The topogeographic proximity observed within phylogenetic relationships in insular Cardiandra species suggests their speciation, in association with the configuration of the past landbridge resulting from climate oscillations during the Pliocene and Quaternary era. Cardiandra plants on the islands shared a common ancestor found on the continuous landmass of the landbridge running across Taiwan to Japan on glaciers during the period. In the postglacial period, the ancestral species was geographically isolated into two lineages, Iriomotejima + Taiwan and Amamioshima, according to the configuration of the landbridge at that time. The phylogeographic adhesiveness of insular plants, representing Iriomotejima + Taiwan, has also been demonstrated in Lilium longifolium (Hiramatsu et al. 2001). Later, the populations on each island (Taiwan, Iriomotejima, and Amamioshima) in these two landmasses became geographically isolated, owing to transgression in the postglacial age in the Pleistocene. The estimated divergence time, after 0.082 MYA, for insular differentiation within the Ryukyu–Taiwan clade agrees well with the period of the Quaternary configuration of the landbridge suggested by paleogeographic findings (Kizaki and Oshiro 1977; Ujiie 1990; Kimura 1996, 2000). The differentiated populations on each island may have had several opportunities for range expansion of their distribution via the glacial landbridge (the last landbridge formation is estimated to be ca. 0.02 MYA); however, Cardiandra contracted its distribution range into the present one. Paleobotanical data of Cardiandra are needed for further discussion on the past geographical movement of this plant taxon.

The phylogenetic relationships within the genus Cardiandra suggest that the genus continually expanded its distribution across southeastern China to mainland Japan via the landbridge of the Ryukyu Islands, and that the division of the landbridge isolated each population of Cardiandra. Thus, the infrageneric and/or infraspecific differentiation of Cardiandra is estimated to have depended largely on the presence or division of the Ryukyu–Taiwan landbridge that connected Japan to the Asian Continent.

Moreover, our results suggest that Cardiandra alternifolia is paraphyletic. Therefore, the morphological characteristics that characterize this species, i.e., presence of ornamental flowers and short styles (< 1.2 mm), could be considered to be plesiomorphies (and/or convergences). The C. amamiohsimensis characteristic of lacking ornamental flowers may have some ecological significance, perhaps involving some adaptation to their pollinators. Kato (2000) reported a unique and rich anthophilous insect community on Amamioshima. However, no observations of insect visitors to C. amamiohsimensis have been reported. A survey of Cardiandra pollinators could improve our understanding of the ecological significance of ornamental flowers in this genus.

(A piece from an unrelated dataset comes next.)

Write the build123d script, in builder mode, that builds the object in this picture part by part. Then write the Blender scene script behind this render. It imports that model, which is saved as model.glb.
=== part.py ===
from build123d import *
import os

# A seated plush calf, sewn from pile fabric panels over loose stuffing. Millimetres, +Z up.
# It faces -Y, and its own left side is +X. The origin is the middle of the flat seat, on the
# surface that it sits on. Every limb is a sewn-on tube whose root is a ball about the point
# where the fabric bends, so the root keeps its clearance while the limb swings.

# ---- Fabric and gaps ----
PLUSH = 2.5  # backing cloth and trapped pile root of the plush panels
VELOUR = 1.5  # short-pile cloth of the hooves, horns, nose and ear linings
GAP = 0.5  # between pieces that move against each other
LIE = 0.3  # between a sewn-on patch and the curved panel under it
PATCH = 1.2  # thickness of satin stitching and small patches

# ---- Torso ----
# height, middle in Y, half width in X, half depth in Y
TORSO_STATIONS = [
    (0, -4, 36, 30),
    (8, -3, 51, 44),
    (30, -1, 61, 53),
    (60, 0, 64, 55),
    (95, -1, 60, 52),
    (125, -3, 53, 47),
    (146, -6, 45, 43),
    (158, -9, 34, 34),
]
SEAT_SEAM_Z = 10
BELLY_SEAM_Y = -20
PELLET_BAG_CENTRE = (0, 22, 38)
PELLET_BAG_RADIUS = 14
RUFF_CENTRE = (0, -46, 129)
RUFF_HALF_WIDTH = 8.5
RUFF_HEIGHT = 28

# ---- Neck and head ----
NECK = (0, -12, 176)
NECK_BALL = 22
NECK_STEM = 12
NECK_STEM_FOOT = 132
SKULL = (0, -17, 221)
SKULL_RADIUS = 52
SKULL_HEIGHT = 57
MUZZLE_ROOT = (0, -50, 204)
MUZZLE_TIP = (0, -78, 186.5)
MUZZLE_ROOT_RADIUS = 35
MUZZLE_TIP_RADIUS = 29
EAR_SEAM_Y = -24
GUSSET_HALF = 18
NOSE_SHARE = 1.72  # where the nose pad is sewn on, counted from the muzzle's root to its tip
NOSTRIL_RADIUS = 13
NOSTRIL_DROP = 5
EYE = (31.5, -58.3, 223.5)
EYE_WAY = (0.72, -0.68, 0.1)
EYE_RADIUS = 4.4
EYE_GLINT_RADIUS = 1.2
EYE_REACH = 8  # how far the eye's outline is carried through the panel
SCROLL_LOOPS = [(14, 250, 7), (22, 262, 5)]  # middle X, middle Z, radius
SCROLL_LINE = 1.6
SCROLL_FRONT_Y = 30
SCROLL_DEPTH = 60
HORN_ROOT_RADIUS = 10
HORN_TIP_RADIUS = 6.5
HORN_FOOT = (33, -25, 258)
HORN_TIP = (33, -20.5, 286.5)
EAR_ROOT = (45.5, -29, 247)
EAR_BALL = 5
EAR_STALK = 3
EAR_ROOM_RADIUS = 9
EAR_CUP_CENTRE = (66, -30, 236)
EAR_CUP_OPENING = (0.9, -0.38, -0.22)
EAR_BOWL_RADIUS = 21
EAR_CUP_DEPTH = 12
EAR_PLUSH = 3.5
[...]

Another interpretation of the paraphyletic status of C. alternifolia is that of introgressive hybridization between C. amamiohsimensis and C. alternifolia from Iriomotejima and Taiwan. Setoguchi and Watanabe (2000) reported introgressive hybridization between insular endemics of Ilex on the Ryukyu Islands and the Bonin Islands, oceanic islands located in the north Pacific. The insular endemic Ilex species on Amamioshima and Ishigakijima (a neighboring island to Iriomotejima) in the Ryukyu Islands were found to have undergone gene transfer. The introgression was estimated to have been caused by ecological features of insular endemics, i.e., limits of distribution range or sympatric distribution across a small land area. Further study is needed to discuss the evolutionary history of the paraphyletic species Cardiandra alternifolia.